Seriously, was it the extra HP on the Honda not so much the wider bucket?

Regardless, you took the risk of being given a hard time for changing, but had the courage to post anyway. IMHO, you are well qualified to be the go to guy for comparison of the new Honda HSS928 vs old HS928 vs Yamaha YT624. 

That kind of actual experience is invaluable on a forum like this.


----------



## chaulky45 (Jan 23, 2014)

Coby7 said:


> I really don't get your logic, a 20 foot driveway needs 10 passes with a 24'' and 9 passes with a 28'', so your all done with 9 passes instead of 10 but you're at the roadway on the ninth pass and have to come back to put your machine away with a useless pass. That extra 4'' is not giving you much more especially since the forward speed on the Honda is slower. I think you just like to wheel and deal.....

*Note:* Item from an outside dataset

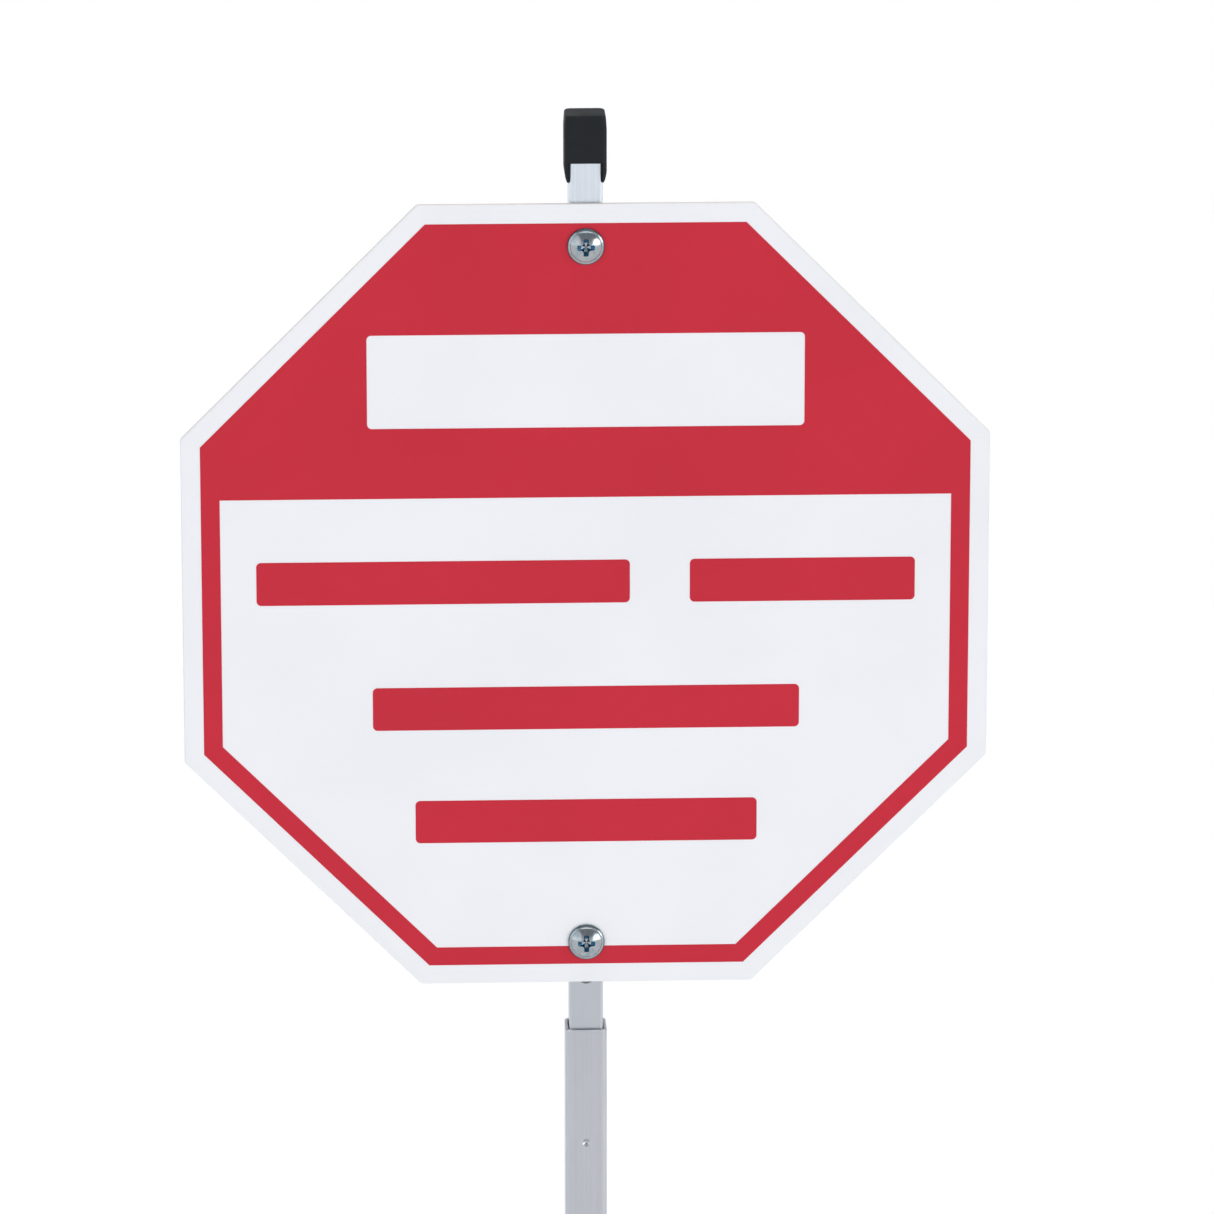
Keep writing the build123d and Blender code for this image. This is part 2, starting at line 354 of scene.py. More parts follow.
def middle(node: str) -> Vector:
    """Gives the middle of a frame node's box."""
    low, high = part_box(node)
    return (low + high) / 2


def screw_heights() -> list[float]:
    """Gives the heights of the upper and the lower sign screw in metres."""
    return [middle(f"{place}_sign_screw").z for place in ("upper", "lower")]


def mount_height(frame: dict[str, object], name: str) -> float:
    """Gives a mount's height in metres, from the record that came with the frame."""
    return next(mount["pos_m"][2] for mount in frame["record"]["mounts"] if mount["name"] == name)


# ---- finishes


def linear(hex_colour: str) -> tuple[float, float, float, float]:
    """Turns an sRGB hex colour into linear light.

    Args:
        hex_colour: six hex digits after a hash sign.

    Returns:
        Red, green, blue and an alpha of one.
    """
    shares = [int(hex_colour[i : i + 2], 16) / 255 for i in (1, 3, 5)]
    light = [s / 12.92 if s <= 0.04045 else ((s + 0.055) / 1.055) ** 2.4 for s in shares]
    return (*light, 1.0)


def add_node(
    tree: bpy.types.NodeTree, kind: str, settings: Settings | None = None, links: Settings | None = None
) -> Node:
    """Adds one node with its settings and links.

    Args:
        tree: the material's nodes.
        kind: the node's type without its ShaderNode prefix.
        settings: values by input name or number, or by the node's own property.
        links: the outputs that feed it, by input name or number.

    Returns:
        The new node.
    """
    node = tree.nodes.new("ShaderNode" + kind)
    for key, value in (settings or {}).items():
        if isinstance(key, str) and hasattr(node, key):
            setattr(node, key, value)
        else:
            node.inputs[key].default_value = value
    for key, source in (links or {}).items():
        tree.links.new(source, node.inputs[key])
    return node


class Mix:
    """Socket numbers of a colour Mix node, whose socket names repeat."""

    FACTOR = 0
    A = 6
    B = 7
    RESULT = 2


@dataclass(frozen=True)
class Grain:
    """An even noise whose patches have a real size."""

    size: float | Triple  # a patch, the same each way or along X, Y and Z
    detail: int = 2  # how many finer layers lie on it
    finer: float = 0.55  # strength of each of them against the one before


@dataclass(frozen=True)
class Blotch:
    """Another colour where a grain is high."""

    grain: Grain
    reach: Span  # the grain's values where the colour begins, and where there is most of it
    share: float  # how much that is, from 0 to 1
    toward: str = "shade"  # the finish's field that holds the colour


@dataclass(frozen=True)
class Wear:
    """A roughness that follows a grain."""

    grain: Grain
    less: float  # how far the roughness falls where the grain is low
    more: float  # how far it rises where the grain is high
    reach: Span = (0.35, 0.7)  # the grain's values between which it changes


@dataclass(frozen=True)
class Relief:
    """A grain that stands out of the surface."""

    grain: Grain
    depth: float


@dataclass
class Surface:
    """One material's nodes while its finish is laid on."""

    tree: bpy.types.NodeTree
    shader: Node
    place: Node  # texture coordinates, whose Object output is in metres in the row frame
    noises: dict[Grain, Socket] = field(default_factory=dict)

    def noise(self, grain: Grain) -> Socket:
        """Gives a grain's noise, and adds its nodes at the first call.

        Args:
            grain: the grain.

        Returns:
            The noise, from 0 to 1 about one half.
        """
        if grain not in self.noises:
            sizes = grain.size if isinstance(grain.size, tuple) else (grain.size,) * 3
            scale = {"Scale": [1 / (length * MM) for length in sizes]}
            mapping = add_node(self.tree, "Mapping", scale, {"Vector": self.place.outputs["Object"]})
            settings = {"Scale": 1.0, "Detail": grain.detail, "Roughness": grain.finer}
            noise = add_node(self.tree, "TexNoise", settings, {"Vector": mapping.outputs["Vector"]})
            self.noises[grain] = noise.outputs[0]
        return self.noises[grain]

    def along(self, source: str, axis: str) -> Socket:
        """Gives one axis of the place, in metres (Object), or of the surface's direction (Normal)."""
        return add_node(self.tree, "SeparateXYZ", links={"Vector": self.place.outputs[source]}).outputs[axis]

    def spread(self, value: Socket, source: Span, target: Span) -> Socket:
        """Maps a value from one range to another, held at the ends.

        Args:
            value: the value to map.
            source: where it starts and ends.
            target: what those become.

        Returns:
            The mapped value.
        """
        settings = {"From Min": source[0], "From Max": source[1], "To Min": target[0], "To Max": target[1]}
        return add_node(self.tree, "MapRange", settings, {"Value": value}).outputs["Result"]

    def combined(self, operation: str, *values: Socket) -> Socket:
        """Gives what an operation makes of one or two values."""
        return add_node(self.tree, "Math", {"operation": operation}, dict(enumerate(values))).outputs[0]

    def tint(self, toward: str, factor: Socket) -> None:
        """Blends what the base colour is so far toward another colour.

        Args:
            toward: the other colour.
            factor: how much of it, from 0 to 1.
        """
        base = self.shader.inputs["Base Color"]
        settings = {"data_type": "RGBA", Mix.A: base.default_value[:], Mix.B: linear(toward)}
        blend = add_node(self.tree, "Mix", settings, {Mix.FACTOR: factor})
        if base.is_linked:
            self.tree.links.new(base.links[0].from_socket, blend.inputs[Mix.A])
        self.tree.links.new(blend.outputs[Mix.RESULT], base)

    def emboss(self, height: Socket, depth: float) -> None:
        """Lays a relief on the surface, over any relief that is there already.

        Args:
            height: the relief, from 0 to 1.
            depth: its real depth.
        """
        bump = add_node(self.tree, "Bump", {"Strength": 1.0, "Distance": depth * MM}, {"Height": height})
        normal = self.shader.inputs["Normal"]
        if normal.is_linked:
            self.tree.links.new(normal.links[0].from_socket, bump.inputs["Normal"])
        self.tree.links.new(bump.outputs["Normal"], normal)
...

The Yamaha was a great machine over all Colby without a doubt, small easy to handle ect, but a bit small yes, and the power is not there, after owning that many 928 Hondas its kinda hard to go any smaller, yeah I wheel and deal all the time, you have a problem with that?,,The blower I bought I watched for sale since Nov last, he wanted $3300, He called Sat and told me I can have it for $1900, jumped at that deal, the yamaha I sold for $3100, used it a few weeks, 2 tanks of gas, she cost me 3160 tax in then an extra $250 for the bucket extension and bars, so it was a win win situation,no loss to me,624 just didnt have the power I was used to, the guy who bought it has a 13 32 yamaha for sale, older guy but hes getting old and wanted a smaller yamaha, I was the only one around who had one for sale, as like you said hondas are slow ,yes they are but for a few seconds work you just move the forward /reverse cable down into the second notch,like I told people on here before and they have done it, then they are twice as fast in forward and reverse by a lot, what I do with all my blowers is my business, not yours, like I said I wheel and deal


----------



## chaulky45 (Jan 23, 2014)

bwdbrn1 said:


> Sounds like you and your buddy got the snowblowers you wanted. Good deal all around for everyone.


Yes worked out perfect


----------



## chaulky45 (Jan 23, 2014)

E350 said:


> It's an outside/inside thing. Yamaha blue looks best in front of his house. But Honda red looks best in his garage. And we are moving into the inside storage red barstool drinking season...
> 
> Seriously, was it the extra HP on the Honda not so much the wider bucket?
> 
> ...


Both the power and bucket, and yes dont mind getting negative comments I can come back twice as hard if I want, yes yamaha was a nice machine I gotta say, impressive, had the chance to get the one I was watching for 3300 since Nov then he called me Sat past dropped down to $1900 and sold my little yamaha the next day, win win, lots a power in the 928 but the joy of ease is not there with the heavier Honda, cant flick that around easy like the 624 yamaha but you cant have it all, its either power and heavy or light and not enough power or cut for the bucket


----------



## chaulky45 (Jan 23, 2014)

bwdbrn1 said:


> Sounds like you and your buddy got the snowblowers you wanted. Good deal all around for everyone.


yes worked out good


----------



## Apple Guy (Sep 7, 2014)

Oh how I wish I could have had a good replacement for my old 828 Yamaha wheel at the time I purchased. The 828 was 2 times the machine then my 2011 928 Honda, even after 20 years of use. Everything was against a sale of a Yamaha. Not available in the USA, $1000 more then the 928 Honda at the time, and no wheel version. If there was a wheel version and a lesser price I would of taken a trip up to Canada and bought one. 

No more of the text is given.